Exercise: Give back the exact lines spanning from the line with "if empty is" to the line with "obj.matrix_world = world", with both of those lines included and no others.

The data:
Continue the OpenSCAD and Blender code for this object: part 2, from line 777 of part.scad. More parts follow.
--
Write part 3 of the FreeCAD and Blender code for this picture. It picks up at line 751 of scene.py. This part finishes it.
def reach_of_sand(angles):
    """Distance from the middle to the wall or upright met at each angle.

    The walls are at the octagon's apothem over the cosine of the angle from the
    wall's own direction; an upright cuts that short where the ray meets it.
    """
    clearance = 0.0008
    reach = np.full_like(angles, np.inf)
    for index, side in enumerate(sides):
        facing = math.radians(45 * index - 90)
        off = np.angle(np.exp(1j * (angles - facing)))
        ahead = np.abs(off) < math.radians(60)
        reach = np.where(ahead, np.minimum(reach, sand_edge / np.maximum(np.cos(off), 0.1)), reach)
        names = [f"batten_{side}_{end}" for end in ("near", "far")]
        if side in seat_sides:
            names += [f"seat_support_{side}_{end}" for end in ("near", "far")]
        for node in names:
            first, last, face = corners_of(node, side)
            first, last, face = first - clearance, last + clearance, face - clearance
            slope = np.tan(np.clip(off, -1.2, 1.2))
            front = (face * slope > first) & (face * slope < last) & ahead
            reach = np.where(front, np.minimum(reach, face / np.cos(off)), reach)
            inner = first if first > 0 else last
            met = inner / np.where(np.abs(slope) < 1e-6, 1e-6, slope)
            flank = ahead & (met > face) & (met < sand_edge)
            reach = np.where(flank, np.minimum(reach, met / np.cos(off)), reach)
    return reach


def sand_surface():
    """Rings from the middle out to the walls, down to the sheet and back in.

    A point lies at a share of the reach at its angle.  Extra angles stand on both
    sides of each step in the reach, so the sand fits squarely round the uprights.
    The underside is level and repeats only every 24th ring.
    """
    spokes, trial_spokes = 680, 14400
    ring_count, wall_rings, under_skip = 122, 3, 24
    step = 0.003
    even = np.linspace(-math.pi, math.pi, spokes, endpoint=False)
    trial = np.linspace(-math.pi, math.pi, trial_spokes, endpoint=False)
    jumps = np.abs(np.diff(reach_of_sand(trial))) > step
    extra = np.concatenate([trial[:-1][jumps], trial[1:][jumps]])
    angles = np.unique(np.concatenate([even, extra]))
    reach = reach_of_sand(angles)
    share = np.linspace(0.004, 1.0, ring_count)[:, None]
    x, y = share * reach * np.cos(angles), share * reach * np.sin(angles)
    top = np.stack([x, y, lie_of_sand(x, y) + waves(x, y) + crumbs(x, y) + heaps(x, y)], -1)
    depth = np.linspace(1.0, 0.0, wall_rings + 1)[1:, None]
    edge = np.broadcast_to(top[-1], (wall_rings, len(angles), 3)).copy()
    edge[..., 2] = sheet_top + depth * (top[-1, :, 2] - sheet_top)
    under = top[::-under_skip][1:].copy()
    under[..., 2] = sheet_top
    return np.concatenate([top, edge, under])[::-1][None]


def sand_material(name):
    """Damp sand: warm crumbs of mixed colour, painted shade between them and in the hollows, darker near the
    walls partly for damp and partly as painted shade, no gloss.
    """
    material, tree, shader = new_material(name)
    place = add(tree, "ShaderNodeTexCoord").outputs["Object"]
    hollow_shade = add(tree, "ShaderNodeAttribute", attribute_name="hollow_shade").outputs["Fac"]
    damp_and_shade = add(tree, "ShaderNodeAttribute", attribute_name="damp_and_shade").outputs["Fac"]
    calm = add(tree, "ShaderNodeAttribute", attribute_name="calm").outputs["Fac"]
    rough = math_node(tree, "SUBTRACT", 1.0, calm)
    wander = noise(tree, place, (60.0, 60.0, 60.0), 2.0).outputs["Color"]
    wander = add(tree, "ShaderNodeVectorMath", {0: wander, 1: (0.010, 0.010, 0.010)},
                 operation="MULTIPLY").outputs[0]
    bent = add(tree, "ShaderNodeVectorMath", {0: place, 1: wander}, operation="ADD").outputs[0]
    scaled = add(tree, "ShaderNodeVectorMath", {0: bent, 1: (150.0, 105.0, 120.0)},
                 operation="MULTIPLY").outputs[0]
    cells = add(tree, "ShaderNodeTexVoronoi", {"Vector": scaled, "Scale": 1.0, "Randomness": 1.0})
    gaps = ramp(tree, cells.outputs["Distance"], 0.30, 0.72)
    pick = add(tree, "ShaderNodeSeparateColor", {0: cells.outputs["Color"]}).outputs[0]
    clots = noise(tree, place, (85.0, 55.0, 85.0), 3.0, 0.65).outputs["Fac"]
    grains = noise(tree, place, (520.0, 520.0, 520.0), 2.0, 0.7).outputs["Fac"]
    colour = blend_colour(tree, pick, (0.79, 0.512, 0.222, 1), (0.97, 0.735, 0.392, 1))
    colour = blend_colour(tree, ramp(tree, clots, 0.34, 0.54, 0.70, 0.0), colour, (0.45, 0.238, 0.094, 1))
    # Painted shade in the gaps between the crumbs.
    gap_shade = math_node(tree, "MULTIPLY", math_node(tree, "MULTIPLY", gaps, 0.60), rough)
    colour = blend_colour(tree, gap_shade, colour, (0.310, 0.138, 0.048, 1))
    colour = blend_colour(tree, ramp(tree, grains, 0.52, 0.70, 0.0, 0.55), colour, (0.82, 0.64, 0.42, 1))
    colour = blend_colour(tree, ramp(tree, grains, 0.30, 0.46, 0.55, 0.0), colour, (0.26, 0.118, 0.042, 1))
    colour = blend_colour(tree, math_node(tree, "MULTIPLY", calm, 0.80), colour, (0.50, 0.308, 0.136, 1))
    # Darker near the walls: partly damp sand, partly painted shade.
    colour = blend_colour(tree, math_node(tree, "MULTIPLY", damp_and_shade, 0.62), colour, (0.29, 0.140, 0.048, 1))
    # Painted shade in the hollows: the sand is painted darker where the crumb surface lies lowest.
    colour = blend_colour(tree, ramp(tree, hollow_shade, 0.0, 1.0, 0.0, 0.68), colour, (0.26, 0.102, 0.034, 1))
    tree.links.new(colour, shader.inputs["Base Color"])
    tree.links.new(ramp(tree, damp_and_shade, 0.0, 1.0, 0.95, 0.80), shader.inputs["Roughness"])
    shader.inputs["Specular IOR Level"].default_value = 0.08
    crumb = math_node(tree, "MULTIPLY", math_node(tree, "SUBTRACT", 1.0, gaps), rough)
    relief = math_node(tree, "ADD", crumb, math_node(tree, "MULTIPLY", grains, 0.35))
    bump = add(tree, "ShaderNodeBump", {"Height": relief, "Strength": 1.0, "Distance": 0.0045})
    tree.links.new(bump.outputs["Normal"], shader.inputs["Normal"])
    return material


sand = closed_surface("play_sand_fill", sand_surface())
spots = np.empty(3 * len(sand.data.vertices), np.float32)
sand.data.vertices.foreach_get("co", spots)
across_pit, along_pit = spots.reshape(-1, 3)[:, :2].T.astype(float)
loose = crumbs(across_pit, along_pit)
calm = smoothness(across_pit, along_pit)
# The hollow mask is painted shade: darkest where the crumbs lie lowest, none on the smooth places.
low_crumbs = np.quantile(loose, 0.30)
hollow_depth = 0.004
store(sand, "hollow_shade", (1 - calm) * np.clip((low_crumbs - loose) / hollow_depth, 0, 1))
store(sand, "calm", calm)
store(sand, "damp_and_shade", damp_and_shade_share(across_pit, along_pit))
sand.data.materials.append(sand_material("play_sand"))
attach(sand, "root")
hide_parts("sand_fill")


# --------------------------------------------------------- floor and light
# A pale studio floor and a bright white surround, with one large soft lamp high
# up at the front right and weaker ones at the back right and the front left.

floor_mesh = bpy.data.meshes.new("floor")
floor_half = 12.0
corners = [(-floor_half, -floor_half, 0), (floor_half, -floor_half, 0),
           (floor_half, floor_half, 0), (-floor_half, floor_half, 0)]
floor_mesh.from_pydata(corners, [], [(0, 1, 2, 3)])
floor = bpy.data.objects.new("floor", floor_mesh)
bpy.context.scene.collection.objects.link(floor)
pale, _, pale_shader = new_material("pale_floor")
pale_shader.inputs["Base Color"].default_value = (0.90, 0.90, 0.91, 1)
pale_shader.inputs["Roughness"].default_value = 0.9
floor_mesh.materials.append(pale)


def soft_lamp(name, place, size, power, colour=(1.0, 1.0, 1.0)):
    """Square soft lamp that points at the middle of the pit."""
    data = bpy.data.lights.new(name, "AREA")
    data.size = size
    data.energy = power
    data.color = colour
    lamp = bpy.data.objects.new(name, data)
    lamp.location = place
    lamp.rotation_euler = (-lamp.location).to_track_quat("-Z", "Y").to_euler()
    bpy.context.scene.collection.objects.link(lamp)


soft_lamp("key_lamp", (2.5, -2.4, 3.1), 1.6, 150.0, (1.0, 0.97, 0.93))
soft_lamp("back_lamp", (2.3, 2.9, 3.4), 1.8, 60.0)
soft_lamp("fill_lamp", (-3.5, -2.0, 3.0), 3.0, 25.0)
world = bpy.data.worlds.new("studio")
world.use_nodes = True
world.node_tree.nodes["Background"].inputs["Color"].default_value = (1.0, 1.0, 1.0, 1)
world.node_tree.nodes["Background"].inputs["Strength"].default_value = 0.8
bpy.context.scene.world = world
---
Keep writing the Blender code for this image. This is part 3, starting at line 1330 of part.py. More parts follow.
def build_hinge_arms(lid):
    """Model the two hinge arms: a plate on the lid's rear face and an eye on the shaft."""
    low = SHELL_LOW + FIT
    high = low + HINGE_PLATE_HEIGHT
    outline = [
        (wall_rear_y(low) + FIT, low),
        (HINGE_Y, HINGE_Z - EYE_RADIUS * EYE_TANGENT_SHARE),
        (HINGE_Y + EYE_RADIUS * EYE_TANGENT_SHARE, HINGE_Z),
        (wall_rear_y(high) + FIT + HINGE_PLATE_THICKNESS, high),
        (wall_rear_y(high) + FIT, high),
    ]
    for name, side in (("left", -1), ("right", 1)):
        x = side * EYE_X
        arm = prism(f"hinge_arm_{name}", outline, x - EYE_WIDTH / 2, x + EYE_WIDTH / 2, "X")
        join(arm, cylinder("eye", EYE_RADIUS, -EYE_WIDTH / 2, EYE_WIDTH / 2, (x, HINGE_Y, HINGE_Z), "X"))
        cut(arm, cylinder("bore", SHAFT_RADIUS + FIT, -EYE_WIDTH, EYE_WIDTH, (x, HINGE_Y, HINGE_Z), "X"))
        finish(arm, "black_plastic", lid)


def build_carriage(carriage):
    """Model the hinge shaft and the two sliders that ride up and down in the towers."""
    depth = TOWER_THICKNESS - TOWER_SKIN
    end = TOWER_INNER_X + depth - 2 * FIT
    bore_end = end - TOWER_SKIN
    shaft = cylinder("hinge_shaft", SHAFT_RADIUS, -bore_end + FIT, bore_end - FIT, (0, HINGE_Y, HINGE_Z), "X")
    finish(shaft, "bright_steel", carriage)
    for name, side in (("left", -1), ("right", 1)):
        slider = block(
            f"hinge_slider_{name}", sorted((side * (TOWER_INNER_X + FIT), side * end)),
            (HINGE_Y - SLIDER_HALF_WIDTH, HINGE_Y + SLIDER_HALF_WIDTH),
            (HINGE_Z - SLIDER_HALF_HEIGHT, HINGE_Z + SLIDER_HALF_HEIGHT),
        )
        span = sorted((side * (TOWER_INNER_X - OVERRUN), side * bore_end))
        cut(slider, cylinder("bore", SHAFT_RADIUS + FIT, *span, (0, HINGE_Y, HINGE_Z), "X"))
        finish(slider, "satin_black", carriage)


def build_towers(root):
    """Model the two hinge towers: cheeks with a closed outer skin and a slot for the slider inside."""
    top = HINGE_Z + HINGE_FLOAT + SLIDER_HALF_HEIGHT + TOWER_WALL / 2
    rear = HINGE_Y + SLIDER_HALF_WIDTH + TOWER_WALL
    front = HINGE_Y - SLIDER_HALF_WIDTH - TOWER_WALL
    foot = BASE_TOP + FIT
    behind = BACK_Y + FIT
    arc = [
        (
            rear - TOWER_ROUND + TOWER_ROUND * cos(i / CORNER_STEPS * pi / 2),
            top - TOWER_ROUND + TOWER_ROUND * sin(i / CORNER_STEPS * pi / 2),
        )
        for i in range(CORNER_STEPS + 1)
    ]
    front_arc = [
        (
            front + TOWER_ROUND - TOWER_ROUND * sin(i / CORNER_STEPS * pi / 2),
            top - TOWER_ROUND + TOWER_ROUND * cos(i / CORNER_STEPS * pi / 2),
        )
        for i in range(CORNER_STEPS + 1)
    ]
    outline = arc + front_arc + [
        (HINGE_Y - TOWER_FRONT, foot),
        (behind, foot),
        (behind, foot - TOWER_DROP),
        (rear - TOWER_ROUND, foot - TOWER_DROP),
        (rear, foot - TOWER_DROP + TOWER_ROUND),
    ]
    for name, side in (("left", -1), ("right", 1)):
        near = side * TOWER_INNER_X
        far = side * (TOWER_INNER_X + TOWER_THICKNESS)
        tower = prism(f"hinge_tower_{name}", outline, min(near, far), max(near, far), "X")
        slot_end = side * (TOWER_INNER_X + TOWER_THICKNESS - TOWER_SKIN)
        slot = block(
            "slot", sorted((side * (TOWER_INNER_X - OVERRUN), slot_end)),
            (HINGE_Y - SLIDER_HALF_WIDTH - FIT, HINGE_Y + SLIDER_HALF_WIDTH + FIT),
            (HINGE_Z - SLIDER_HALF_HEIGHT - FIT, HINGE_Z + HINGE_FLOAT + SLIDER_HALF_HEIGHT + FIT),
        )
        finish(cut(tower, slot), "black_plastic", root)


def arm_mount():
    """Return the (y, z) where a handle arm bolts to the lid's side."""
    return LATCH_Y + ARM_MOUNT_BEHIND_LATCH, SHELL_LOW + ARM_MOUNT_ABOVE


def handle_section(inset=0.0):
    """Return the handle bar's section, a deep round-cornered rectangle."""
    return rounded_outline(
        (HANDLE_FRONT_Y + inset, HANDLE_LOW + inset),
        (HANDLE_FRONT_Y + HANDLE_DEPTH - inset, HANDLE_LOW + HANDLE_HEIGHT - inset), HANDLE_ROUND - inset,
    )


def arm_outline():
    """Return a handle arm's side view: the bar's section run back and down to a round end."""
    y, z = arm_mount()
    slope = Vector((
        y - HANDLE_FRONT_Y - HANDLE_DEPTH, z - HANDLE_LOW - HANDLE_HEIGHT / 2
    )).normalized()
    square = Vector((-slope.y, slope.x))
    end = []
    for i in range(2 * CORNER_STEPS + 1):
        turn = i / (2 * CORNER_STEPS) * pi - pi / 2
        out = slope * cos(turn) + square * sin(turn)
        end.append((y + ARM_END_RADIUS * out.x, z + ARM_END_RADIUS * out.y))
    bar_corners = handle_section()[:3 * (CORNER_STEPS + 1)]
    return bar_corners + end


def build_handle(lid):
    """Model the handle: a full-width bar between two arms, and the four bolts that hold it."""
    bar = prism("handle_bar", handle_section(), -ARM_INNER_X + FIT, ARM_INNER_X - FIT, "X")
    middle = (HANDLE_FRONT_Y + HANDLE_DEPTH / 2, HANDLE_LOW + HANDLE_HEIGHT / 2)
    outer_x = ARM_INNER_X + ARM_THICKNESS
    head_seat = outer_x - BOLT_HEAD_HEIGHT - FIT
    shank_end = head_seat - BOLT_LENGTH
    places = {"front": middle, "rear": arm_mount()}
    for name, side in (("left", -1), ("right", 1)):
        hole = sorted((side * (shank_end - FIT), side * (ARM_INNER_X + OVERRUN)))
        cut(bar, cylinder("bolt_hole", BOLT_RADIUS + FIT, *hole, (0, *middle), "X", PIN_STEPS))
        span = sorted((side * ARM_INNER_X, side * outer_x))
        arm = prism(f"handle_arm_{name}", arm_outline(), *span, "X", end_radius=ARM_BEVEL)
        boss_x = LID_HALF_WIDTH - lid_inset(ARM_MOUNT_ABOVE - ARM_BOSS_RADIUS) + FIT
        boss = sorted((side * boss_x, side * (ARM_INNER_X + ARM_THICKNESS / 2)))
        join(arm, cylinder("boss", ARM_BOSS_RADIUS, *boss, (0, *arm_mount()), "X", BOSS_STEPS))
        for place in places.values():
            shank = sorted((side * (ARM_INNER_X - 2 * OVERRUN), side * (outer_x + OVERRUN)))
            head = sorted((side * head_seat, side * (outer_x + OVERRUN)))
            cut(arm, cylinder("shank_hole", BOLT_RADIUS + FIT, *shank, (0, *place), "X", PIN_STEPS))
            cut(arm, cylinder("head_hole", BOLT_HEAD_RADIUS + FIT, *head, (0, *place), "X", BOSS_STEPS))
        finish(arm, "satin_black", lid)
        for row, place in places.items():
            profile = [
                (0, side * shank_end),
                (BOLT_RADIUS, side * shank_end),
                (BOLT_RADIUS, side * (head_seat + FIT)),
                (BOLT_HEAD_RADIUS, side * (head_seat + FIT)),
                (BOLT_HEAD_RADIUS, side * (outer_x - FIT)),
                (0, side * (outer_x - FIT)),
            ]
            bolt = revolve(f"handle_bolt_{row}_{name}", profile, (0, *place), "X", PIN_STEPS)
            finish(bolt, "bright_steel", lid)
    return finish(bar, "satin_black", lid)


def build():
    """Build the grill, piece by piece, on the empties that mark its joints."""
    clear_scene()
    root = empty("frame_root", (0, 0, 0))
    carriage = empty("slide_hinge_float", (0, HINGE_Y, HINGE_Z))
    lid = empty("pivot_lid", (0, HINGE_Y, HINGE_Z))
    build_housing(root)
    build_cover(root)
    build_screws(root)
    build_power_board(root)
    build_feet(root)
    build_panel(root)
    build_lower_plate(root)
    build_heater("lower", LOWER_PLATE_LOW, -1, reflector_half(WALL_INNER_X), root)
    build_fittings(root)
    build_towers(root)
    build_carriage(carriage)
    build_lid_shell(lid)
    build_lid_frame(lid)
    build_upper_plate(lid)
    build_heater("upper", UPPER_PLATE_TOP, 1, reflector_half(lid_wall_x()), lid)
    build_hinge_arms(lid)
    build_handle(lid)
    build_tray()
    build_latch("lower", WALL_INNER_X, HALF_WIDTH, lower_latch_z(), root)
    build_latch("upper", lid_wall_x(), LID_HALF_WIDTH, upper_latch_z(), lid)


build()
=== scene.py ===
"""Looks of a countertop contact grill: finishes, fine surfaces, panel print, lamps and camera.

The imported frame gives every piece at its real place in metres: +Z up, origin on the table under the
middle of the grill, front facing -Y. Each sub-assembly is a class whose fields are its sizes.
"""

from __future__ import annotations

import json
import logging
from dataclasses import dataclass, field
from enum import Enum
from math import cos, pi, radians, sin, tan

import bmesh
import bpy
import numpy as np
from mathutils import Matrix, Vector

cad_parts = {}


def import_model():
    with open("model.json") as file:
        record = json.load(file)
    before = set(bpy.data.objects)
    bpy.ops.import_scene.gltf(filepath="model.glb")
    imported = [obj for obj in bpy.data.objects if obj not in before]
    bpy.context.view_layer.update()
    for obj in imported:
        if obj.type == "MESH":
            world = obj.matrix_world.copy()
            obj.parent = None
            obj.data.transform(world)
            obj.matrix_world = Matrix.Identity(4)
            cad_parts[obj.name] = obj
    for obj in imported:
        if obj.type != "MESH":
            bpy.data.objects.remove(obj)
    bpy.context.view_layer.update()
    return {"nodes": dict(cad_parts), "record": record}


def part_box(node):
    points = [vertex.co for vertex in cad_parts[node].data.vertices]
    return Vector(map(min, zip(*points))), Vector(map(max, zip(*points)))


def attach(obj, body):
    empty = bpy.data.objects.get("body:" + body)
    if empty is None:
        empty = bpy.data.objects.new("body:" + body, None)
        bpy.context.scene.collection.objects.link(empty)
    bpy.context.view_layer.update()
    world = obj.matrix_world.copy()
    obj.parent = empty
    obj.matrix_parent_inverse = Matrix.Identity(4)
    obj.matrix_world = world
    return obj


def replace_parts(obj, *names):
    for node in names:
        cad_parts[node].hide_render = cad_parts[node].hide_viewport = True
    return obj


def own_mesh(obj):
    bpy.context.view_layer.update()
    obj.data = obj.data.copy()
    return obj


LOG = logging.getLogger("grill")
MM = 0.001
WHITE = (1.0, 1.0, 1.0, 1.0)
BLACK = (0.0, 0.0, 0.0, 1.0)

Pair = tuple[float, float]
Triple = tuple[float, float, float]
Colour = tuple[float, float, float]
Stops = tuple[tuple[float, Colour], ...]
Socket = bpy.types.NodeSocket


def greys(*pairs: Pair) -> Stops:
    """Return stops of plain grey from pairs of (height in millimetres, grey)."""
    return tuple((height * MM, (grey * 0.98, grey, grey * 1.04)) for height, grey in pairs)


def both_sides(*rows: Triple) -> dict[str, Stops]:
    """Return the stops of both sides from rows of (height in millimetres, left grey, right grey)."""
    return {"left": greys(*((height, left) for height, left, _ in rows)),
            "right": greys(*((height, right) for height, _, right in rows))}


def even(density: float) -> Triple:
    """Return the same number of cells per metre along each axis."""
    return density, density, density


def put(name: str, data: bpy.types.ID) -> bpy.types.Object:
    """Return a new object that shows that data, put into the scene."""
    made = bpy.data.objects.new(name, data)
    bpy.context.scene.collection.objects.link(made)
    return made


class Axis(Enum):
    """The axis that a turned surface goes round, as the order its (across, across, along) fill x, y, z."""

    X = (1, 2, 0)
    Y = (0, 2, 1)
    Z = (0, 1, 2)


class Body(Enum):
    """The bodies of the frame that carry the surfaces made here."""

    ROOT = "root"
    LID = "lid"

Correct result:
    if empty is None:
        empty = bpy.data.objects.new("body:" + body, None)
        bpy.context.scene.collection.objects.link(empty)
    bpy.context.view_layer.update()
    world = obj.matrix_world.copy()
    obj.parent = empty
    obj.matrix_parent_inverse = Matrix.Identity(4)
    obj.matrix_world = world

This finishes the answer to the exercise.